While I agree with Frederik that mass-retagging is not a good idea such silent changes are acceptable in my eyes. And I wanted to include a little bit controverse tag, so that we see if
- People actually notice and
- if they care about it.
It's so silent about JOSM lately...
comment:7 Changed 5 months ago by OverQuantum
Only if in expert mode JOSM will reask user about changes.
It would be better, if in expert mode JOSM will allow user to load unchanged data - after additional confirmation or so.
comment:8 follow-up: ↓ 9 Changed 5 months ago by Ivan Komarov
I think that silent automatic correction of manually entered tags is unacceptable. A user should be asked if he agrees with these changes and should have an option to suppress it.
comment:9 in reply to: ↑ 8 ; follow-up: ↓ 11 Changed 5 months ago by bastiK
Replying to Ivan Komarov:
I think that silent automatic correction of manually entered tags is unacceptable. A user should be asked if he agrees with these changes and should have an option to suppress it.
Well, the idea is that the user always wants these changes. Or at least should want them. :)
@stoecker: I had in mind the initial version with roles enclave and exclave which was not as powerful/consistent as multipolygon. Now the standard seems to be: Use multipolygon syntax (roles inner and outer) but simply with another name (type=boundary). So there are no strong reasons to prefer the old/alternative tagging type=multipolygon && boundary=administrative because it is basically the same. Still I think this autofix is quite bold, but you seem to be aware of that...
comment:10 Changed 5 months ago by skyper
As I am in favour of using type=boundary, I will be able to blame JOSM, now. Maybe this will bring some noise. Personally, I think this will be a big change and needs to be well documented.
Dirk did change the wiki page in English but all other western european languages versions totally contradict as they all still recommand to use type=multipolygon for boundaries.
Why is only boundary=administrative changed. E.g. postal_code and LEZ should be changed, too.
comment:11 in reply to: ↑ 9 Changed 5 months ago by stoecker
@stoecker: I had in mind the initial version with roles enclave and exclave
Some years ago I helped a bit to unify the two styles. enclave and exclave aren't used really anymore and I also thought about changing the few remaining to inner/outer, but the code was not yet ready for role changing (tags are easier). Feel free to add it.
Still I think this autofix is quite bold, but you seem to be aware of that...
;-)
Either nobody cares or we get a discussion. In both cases I know what people think about that. If I start a discussion by asking in a forum the result will be that lots of people who like discussing more than real work will give their opinion and the real users stay silent. This has no use.

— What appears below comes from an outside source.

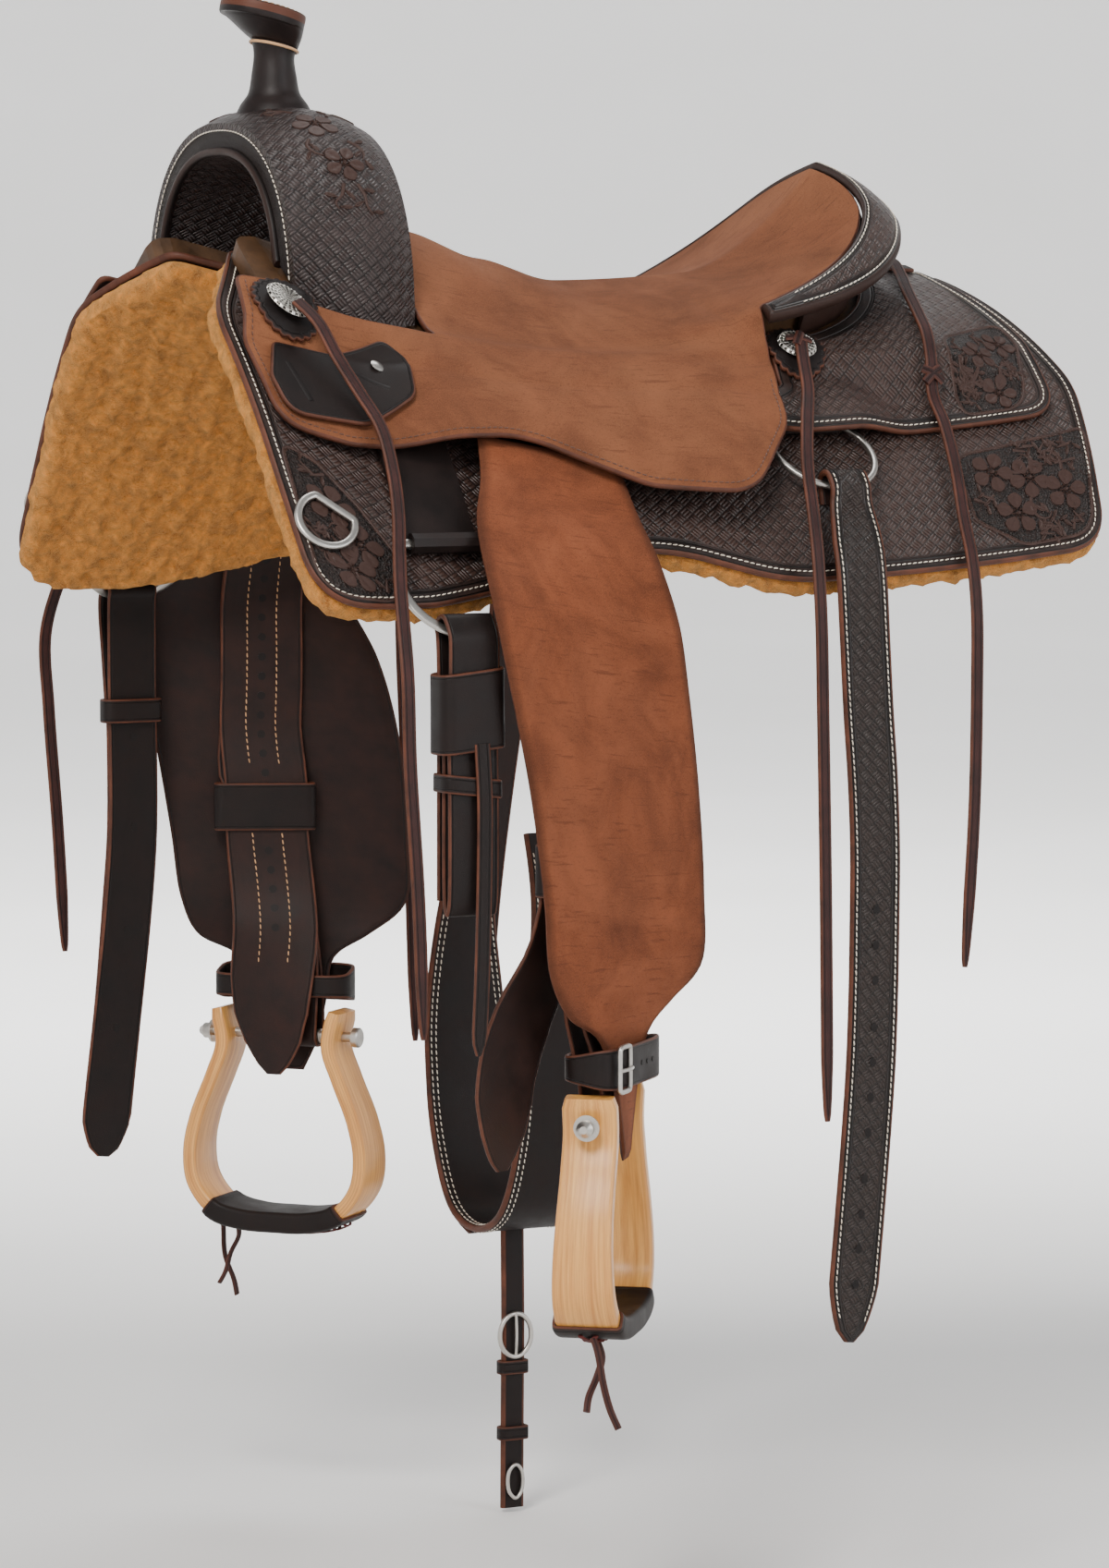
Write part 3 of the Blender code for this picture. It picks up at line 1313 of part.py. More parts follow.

Dirk did change the wiki page in English but all other western european languages versions totally contradict as they all still recommand to use type=multipolygon for boundaries.
Feel free to update. These recommendations haven't have been in the English version previously (I had an eye on that, as I was against a multipolygon recommendation since the beginning).

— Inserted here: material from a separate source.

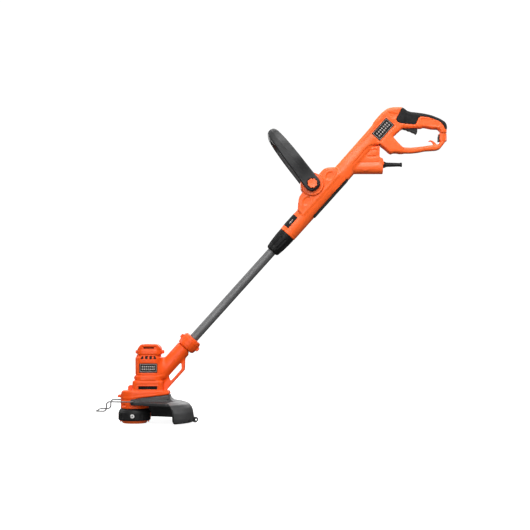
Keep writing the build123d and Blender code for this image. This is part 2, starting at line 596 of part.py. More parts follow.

Why is only boundary=administrative changed. E.g. postal_code and LEZ should be changed, too.
These aren't documented at all, so I wanted to be on the safe side and don't change them (yet).
comment:12 Changed 5 months ago by Sergey Astakhov
Presence of boundary=administrative should not be only condition to change relation type from multipolygon.
For example, in Russia we actively use two types of boundary - boundary=administrative and place=city/town/etc (description in russian). In some cases they are equals, so there is boundary=administrative and place=* on the same relation. type=boundary may be ok for boundary=administrative, but not for place=*.
If these tags should not appears on the same object - then in first place there is should be error is validation, but not silent changing from one type of relation to another.
comment:13 Changed 5 months ago by simon04
I would like the software do what I want it to do. This is why I use Linux. Also do I expect from JOSM not to make any hidden changes (probably except for completely undisputed cases as created_by and odbl). I consider the DeprecatedTags test perfectly suited for the use-case. It worked for a long time without those automatic changes.
comment:14 Changed 5 months ago by skyper
Thought there is an extra message about these changes in expert mode but it does not show up and changes are made.
comment:15 follow-up: ↓ 16 Changed 3 months ago by anonymous
I stumbled across this issue as I tried to change type=boundary to type=multipolygon for admin_level=10 boundaries in The Netherlands.
We just finished completing the boundaries for all places. 2173 of them are tagged type=multipolygon, which is the Dutch standard. The other 327 'still' have type=boundary. I was very surprised and annoyed when Josm kept changing them back.
In my opinion, it's a bit bold to just add this kind of functionality without even a notification in the release notes. The boundary=administrative/type=multipolygon convention is mainly used in Germany and The Netherlands, so it couldn't be so hard to consult at least those two communities.
Gertjan Idema
By the way, a automatic silent change from "type=boundary" to type="multipolygon" for administrative boundaries would be a nice feature ;-)
comment:16 in reply to: ↑ 15 Changed 3 months ago by g.idema@…
The previous comment was anonymous by mistake.
comment:17 Changed 3 months ago by stoecker
Well, I still think current solution is correct, but one comment is right: We forgot to document it in the changelog.
comment:18 Changed 3 months ago by stoecker
P.S. The suggested patch is really wrong. It removes "boundary=administrative"!
comment:19 Changed 3 months ago by stoecker
For current stats: November last year: 120.000 type=boundary and 30.000 type=multipolygon, today 160.000 to 36.000. Give the code some time and it will be 200.000 to 0 and we finally have one unique style. :-)



The DeprecatedTags validaton test is somewhat related.